Exercise
Only one stretch of the data below should be repeated: the lines from the line containing "attach(obj, body)" through the line containing "return blend_max(solid, -tool, k)", inclusive, exactly as they are.

:: Data

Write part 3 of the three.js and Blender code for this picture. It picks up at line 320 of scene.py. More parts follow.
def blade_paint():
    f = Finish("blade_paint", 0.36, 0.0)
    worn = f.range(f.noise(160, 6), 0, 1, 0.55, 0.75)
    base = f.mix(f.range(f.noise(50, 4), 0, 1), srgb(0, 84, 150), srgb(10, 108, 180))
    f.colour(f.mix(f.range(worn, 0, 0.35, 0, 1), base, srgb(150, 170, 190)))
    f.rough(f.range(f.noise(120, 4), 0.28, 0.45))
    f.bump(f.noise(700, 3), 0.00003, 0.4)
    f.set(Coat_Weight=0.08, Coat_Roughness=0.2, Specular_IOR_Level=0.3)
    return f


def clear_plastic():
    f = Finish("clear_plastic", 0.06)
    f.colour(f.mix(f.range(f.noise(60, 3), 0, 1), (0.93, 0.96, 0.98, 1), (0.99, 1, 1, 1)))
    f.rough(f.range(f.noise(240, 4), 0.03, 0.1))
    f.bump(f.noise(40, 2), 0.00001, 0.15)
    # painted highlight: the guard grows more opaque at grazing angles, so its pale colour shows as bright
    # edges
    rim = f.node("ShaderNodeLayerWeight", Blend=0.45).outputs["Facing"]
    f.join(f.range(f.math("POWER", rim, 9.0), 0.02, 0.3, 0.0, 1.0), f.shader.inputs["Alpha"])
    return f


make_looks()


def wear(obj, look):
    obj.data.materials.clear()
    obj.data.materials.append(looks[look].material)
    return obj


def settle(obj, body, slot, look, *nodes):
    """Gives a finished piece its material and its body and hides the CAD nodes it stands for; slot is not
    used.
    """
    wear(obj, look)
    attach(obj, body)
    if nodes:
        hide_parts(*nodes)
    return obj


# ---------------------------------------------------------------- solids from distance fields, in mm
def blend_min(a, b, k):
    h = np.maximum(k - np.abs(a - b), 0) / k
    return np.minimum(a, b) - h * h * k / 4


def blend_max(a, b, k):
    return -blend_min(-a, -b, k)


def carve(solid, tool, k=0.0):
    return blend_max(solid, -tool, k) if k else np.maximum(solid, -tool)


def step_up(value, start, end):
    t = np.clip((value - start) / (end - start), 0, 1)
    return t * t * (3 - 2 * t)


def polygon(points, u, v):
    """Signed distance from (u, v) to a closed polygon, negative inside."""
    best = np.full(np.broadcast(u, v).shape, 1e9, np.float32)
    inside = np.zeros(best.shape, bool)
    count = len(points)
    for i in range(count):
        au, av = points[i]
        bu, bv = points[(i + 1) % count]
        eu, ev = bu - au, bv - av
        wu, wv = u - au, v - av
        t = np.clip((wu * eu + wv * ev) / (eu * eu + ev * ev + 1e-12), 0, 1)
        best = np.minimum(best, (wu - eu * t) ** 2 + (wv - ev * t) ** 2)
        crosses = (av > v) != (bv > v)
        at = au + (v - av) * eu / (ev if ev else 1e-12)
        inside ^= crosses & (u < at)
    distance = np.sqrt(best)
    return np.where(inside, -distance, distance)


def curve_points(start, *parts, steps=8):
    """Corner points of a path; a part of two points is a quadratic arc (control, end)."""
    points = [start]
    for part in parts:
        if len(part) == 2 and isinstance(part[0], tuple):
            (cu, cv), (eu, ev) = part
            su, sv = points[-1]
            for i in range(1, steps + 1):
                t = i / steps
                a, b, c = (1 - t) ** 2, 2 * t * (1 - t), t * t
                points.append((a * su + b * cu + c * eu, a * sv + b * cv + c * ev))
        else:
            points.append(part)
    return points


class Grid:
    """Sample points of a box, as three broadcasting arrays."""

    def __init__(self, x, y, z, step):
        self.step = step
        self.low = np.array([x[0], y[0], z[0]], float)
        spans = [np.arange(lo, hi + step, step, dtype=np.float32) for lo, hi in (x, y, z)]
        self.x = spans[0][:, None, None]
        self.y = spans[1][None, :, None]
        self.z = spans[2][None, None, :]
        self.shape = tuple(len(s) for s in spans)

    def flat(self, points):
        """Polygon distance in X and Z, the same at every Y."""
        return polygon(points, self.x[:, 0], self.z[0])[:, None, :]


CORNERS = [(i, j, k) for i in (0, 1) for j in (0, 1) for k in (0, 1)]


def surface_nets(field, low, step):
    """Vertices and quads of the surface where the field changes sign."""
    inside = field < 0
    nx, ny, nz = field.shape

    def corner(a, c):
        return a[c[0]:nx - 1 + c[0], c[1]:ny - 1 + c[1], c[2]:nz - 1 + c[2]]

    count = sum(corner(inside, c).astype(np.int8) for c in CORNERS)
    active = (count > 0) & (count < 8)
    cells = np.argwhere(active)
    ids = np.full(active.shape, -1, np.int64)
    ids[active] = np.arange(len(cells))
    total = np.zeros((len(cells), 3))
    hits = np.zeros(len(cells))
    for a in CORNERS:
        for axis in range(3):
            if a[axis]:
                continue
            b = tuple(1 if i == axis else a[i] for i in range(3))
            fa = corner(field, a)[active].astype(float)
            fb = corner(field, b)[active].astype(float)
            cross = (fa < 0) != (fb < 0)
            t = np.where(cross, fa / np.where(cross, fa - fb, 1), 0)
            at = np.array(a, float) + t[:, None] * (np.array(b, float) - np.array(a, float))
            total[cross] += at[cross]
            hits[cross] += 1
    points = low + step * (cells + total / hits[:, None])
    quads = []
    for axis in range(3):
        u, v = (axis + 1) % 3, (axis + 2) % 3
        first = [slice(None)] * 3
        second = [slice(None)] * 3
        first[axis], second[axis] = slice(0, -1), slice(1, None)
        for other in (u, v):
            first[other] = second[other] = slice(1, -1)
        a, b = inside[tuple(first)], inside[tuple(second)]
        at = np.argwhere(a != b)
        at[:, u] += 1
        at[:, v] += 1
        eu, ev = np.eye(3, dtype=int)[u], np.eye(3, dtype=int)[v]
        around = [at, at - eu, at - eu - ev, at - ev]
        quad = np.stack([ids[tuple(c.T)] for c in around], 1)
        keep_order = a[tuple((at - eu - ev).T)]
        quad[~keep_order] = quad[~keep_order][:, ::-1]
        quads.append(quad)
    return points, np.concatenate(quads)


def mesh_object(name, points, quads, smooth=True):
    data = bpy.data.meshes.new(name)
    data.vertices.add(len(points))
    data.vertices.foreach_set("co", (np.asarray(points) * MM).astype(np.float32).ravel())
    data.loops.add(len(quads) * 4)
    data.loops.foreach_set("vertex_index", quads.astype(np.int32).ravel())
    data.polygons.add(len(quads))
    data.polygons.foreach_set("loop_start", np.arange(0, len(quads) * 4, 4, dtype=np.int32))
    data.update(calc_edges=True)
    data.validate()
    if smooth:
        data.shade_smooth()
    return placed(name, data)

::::

Solution to this problem
    attach(obj, body)
    if nodes:
        hide_parts(*nodes)
    return obj


# ---------------------------------------------------------------- solids from distance fields, in mm
def blend_min(a, b, k):
    h = np.maximum(k - np.abs(a - b), 0) / k
    return np.minimum(a, b) - h * h * k / 4


def blend_max(a, b, k):
    return -blend_min(-a, -b, k)


def carve(solid, tool, k=0.0):
    return blend_max(solid, -tool, k) if k else np.maximum(solid, -tool)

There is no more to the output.